---------- Data section ----------

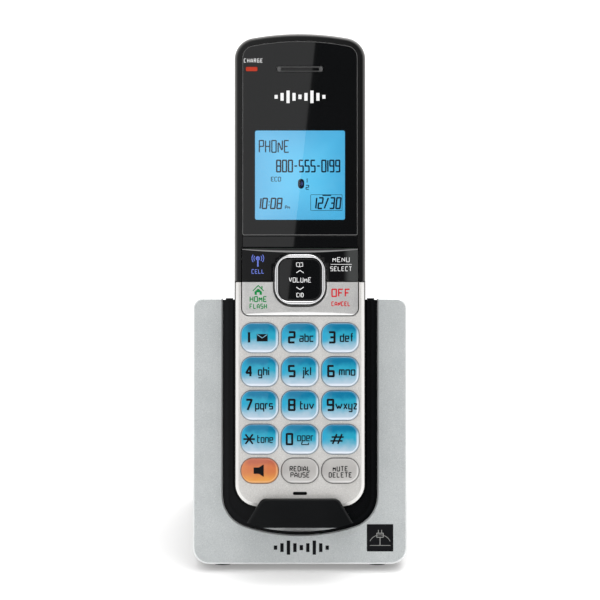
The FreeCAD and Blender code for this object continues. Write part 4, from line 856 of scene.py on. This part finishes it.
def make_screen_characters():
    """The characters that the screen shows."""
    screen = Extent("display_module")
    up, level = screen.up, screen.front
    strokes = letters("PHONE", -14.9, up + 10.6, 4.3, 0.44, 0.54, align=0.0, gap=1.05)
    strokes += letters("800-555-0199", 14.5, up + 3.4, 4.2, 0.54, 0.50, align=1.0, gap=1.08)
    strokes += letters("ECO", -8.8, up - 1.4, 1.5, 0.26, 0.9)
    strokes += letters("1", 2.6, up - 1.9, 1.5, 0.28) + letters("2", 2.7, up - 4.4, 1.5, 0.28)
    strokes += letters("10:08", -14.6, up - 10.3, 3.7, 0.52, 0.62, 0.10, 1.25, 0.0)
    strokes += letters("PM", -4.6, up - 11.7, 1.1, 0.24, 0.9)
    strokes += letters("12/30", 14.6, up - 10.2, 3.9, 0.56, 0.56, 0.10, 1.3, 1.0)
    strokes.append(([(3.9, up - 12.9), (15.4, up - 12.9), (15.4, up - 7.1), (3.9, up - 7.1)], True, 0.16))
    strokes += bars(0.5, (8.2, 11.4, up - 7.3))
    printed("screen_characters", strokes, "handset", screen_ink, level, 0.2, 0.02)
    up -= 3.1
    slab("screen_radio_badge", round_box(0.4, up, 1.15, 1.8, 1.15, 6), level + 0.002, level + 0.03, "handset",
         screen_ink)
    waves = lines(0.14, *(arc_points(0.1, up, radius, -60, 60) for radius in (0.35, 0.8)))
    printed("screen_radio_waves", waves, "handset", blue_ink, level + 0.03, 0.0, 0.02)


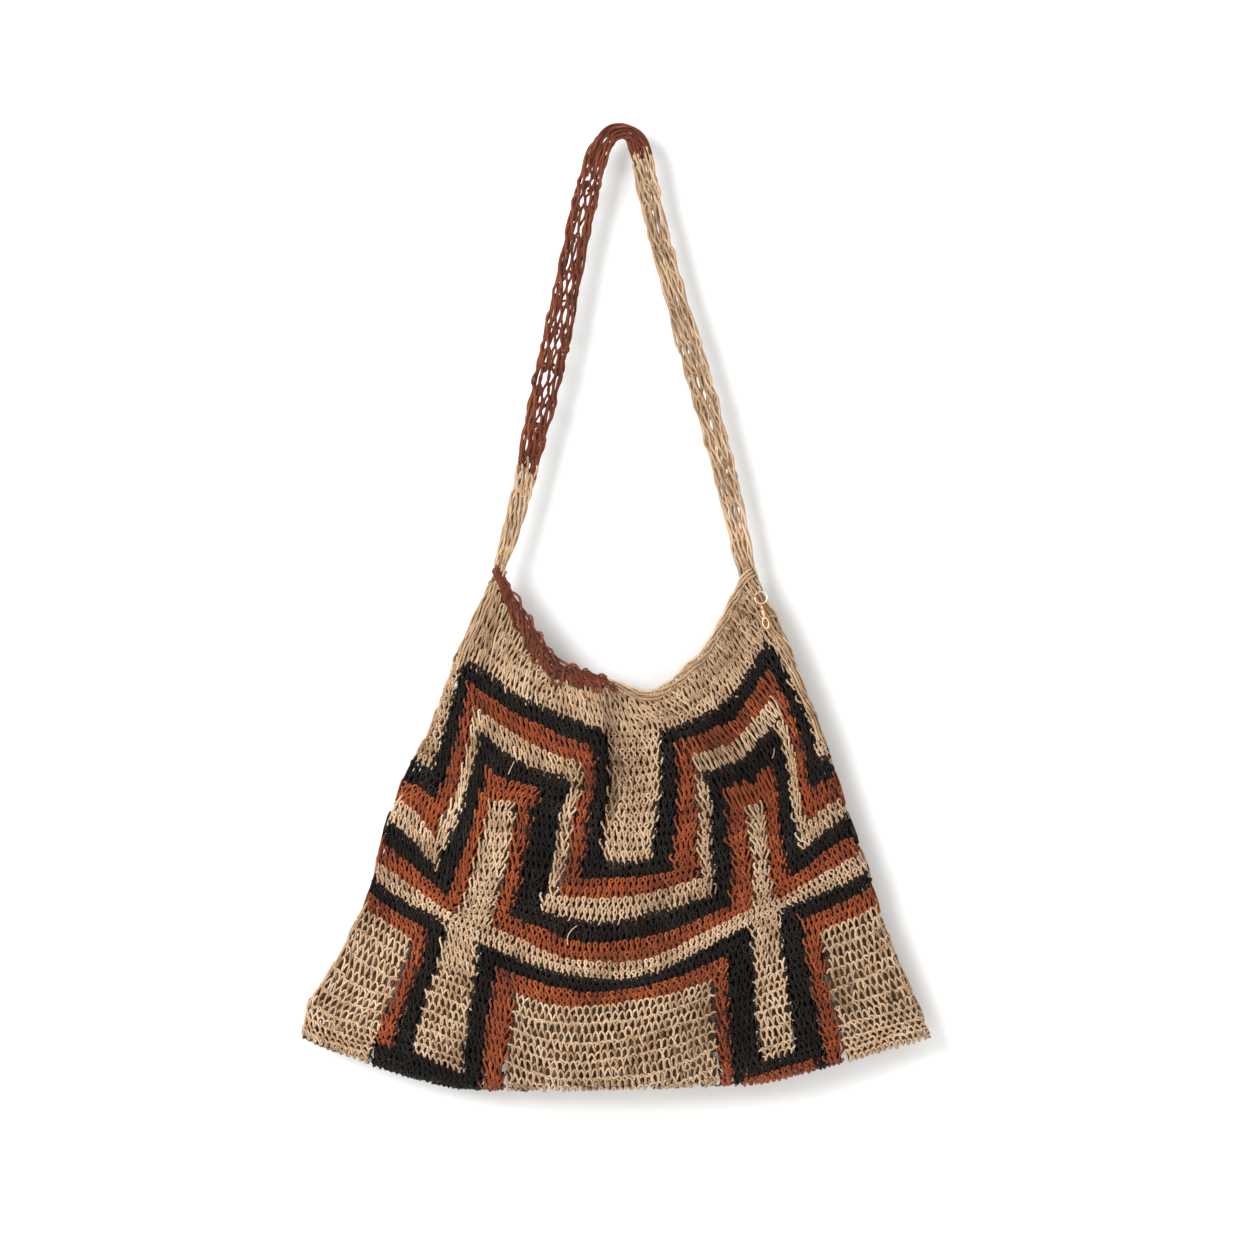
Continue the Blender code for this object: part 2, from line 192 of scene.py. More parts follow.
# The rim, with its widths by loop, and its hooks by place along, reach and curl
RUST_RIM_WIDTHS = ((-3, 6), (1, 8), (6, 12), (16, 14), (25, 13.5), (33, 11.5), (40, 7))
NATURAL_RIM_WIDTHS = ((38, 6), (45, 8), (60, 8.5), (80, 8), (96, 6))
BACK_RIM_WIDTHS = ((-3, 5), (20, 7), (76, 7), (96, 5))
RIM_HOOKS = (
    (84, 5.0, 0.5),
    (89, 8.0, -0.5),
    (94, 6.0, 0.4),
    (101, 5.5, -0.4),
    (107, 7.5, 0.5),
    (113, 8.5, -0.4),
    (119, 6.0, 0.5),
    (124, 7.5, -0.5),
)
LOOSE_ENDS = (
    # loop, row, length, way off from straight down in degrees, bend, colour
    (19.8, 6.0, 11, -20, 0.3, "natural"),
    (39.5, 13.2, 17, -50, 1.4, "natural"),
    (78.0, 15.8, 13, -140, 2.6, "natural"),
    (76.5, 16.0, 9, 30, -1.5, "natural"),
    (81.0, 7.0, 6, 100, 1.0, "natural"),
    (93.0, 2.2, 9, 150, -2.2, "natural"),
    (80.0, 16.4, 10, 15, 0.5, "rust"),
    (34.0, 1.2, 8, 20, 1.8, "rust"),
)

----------

### Aim of the task
Go through the listing above and restate it word for word.

### Answer to the problem
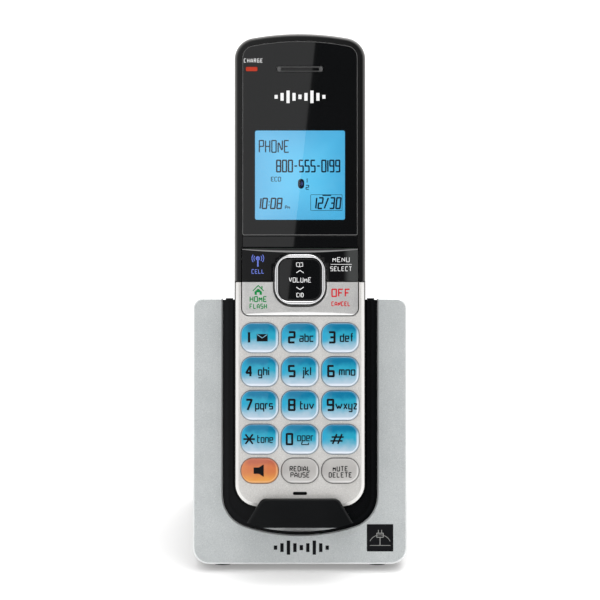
The FreeCAD and Blender code for this object continues. Write part 4, from line 856 of scene.py on. This part finishes it.
def make_screen_characters():
    """The characters that the screen shows."""
    screen = Extent("display_module")
    up, level = screen.up, screen.front
    strokes = letters("PHONE", -14.9, up + 10.6, 4.3, 0.44, 0.54, align=0.0, gap=1.05)
    strokes += letters("800-555-0199", 14.5, up + 3.4, 4.2, 0.54, 0.50, align=1.0, gap=1.08)
    strokes += letters("ECO", -8.8, up - 1.4, 1.5, 0.26, 0.9)
    strokes += letters("1", 2.6, up - 1.9, 1.5, 0.28) + letters("2", 2.7, up - 4.4, 1.5, 0.28)
    strokes += letters("10:08", -14.6, up - 10.3, 3.7, 0.52, 0.62, 0.10, 1.25, 0.0)
    strokes += letters("PM", -4.6, up - 11.7, 1.1, 0.24, 0.9)
    strokes += letters("12/30", 14.6, up - 10.2, 3.9, 0.56, 0.56, 0.10, 1.3, 1.0)
    strokes.append(([(3.9, up - 12.9), (15.4, up - 12.9), (15.4, up - 7.1), (3.9, up - 7.1)], True, 0.16))
    strokes += bars(0.5, (8.2, 11.4, up - 7.3))
    printed("screen_characters", strokes, "handset", screen_ink, level, 0.2, 0.02)
    up -= 3.1
    slab("screen_radio_badge", round_box(0.4, up, 1.15, 1.8, 1.15, 6), level + 0.002, level + 0.03, "handset",
         screen_ink)
    waves = lines(0.14, *(arc_points(0.1, up, radius, -60, 60) for radius in (0.35, 0.8)))
    printed("screen_radio_waves", waves, "handset", blue_ink, level + 0.03, 0.0, 0.02)


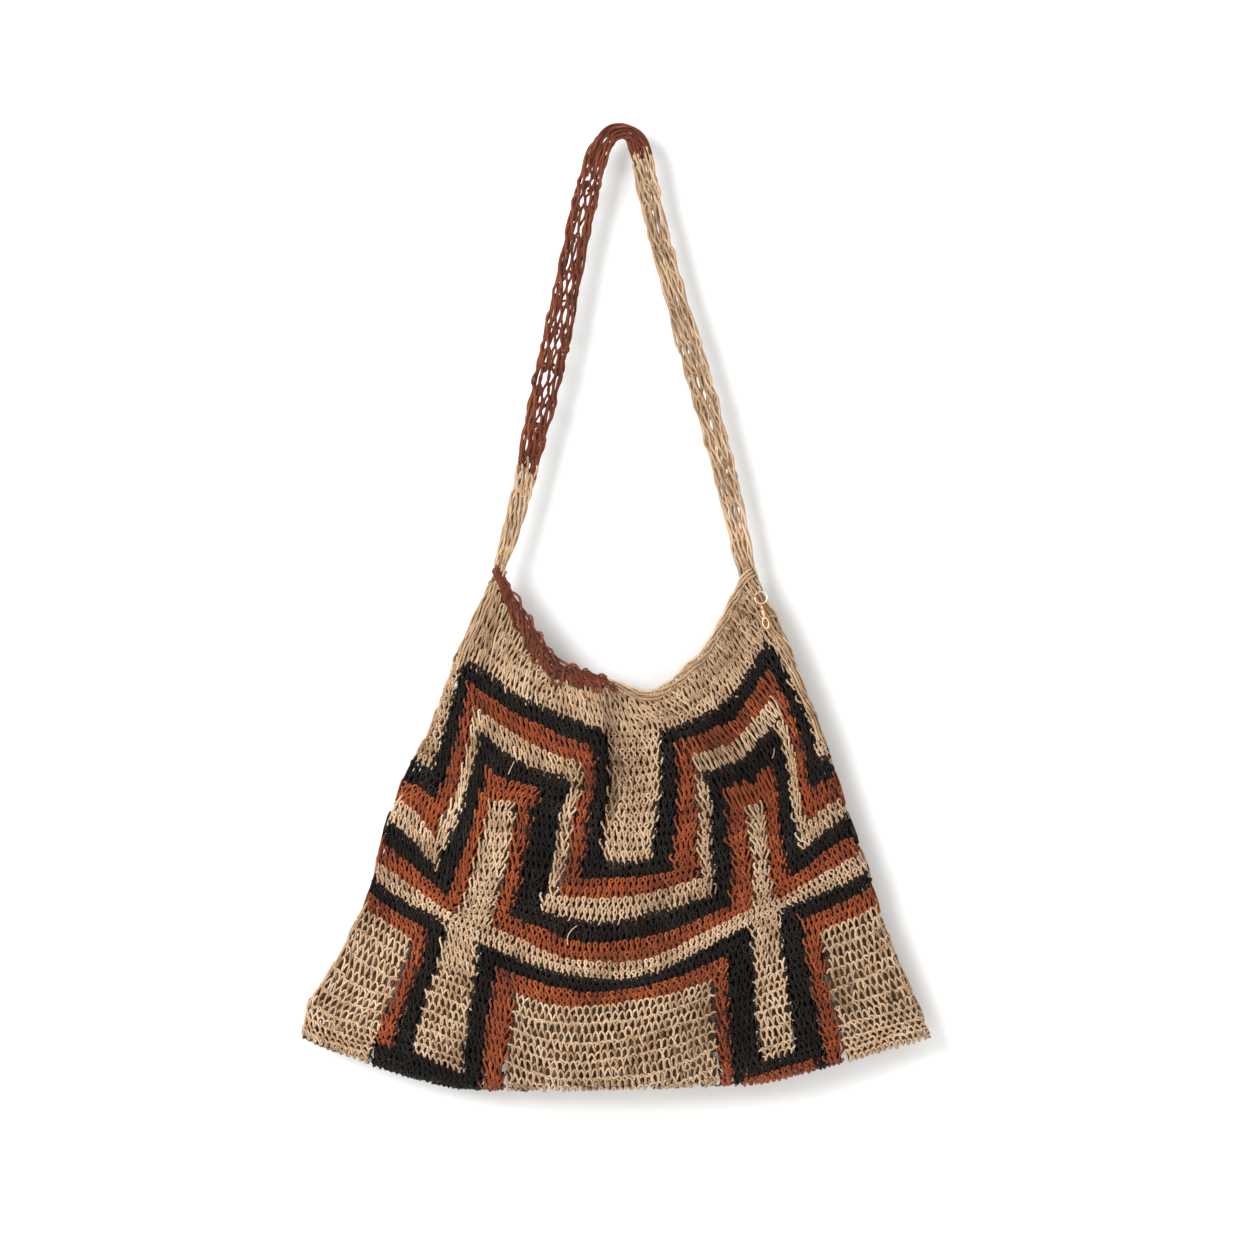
Continue the Blender code for this object: part 2, from line 192 of scene.py. More parts follow.
# The rim, with its widths by loop, and its hooks by place along, reach and curl
RUST_RIM_WIDTHS = ((-3, 6), (1, 8), (6, 12), (16, 14), (25, 13.5), (33, 11.5), (40, 7))
NATURAL_RIM_WIDTHS = ((38, 6), (45, 8), (60, 8.5), (80, 8), (96, 6))
BACK_RIM_WIDTHS = ((-3, 5), (20, 7), (76, 7), (96, 5))
RIM_HOOKS = (
    (84, 5.0, 0.5),
    (89, 8.0, -0.5),
    (94, 6.0, 0.4),
    (101, 5.5, -0.4),
    (107, 7.5, 0.5),
    (113, 8.5, -0.4),
    (119, 6.0, 0.5),
    (124, 7.5, -0.5),
)
LOOSE_ENDS = (
    # loop, row, length, way off from straight down in degrees, bend, colour
    (19.8, 6.0, 11, -20, 0.3, "natural"),
    (39.5, 13.2, 17, -50, 1.4, "natural"),
    (78.0, 15.8, 13, -140, 2.6, "natural"),
    (76.5, 16.0, 9, 30, -1.5, "natural"),
    (81.0, 7.0, 6, 100, 1.0, "natural"),
    (93.0, 2.2, 9, 150, -2.2, "natural"),
    (80.0, 16.4, 10, 15, 0.5, "rust"),
    (34.0, 1.2, 8, 20, 1.8, "rust"),
)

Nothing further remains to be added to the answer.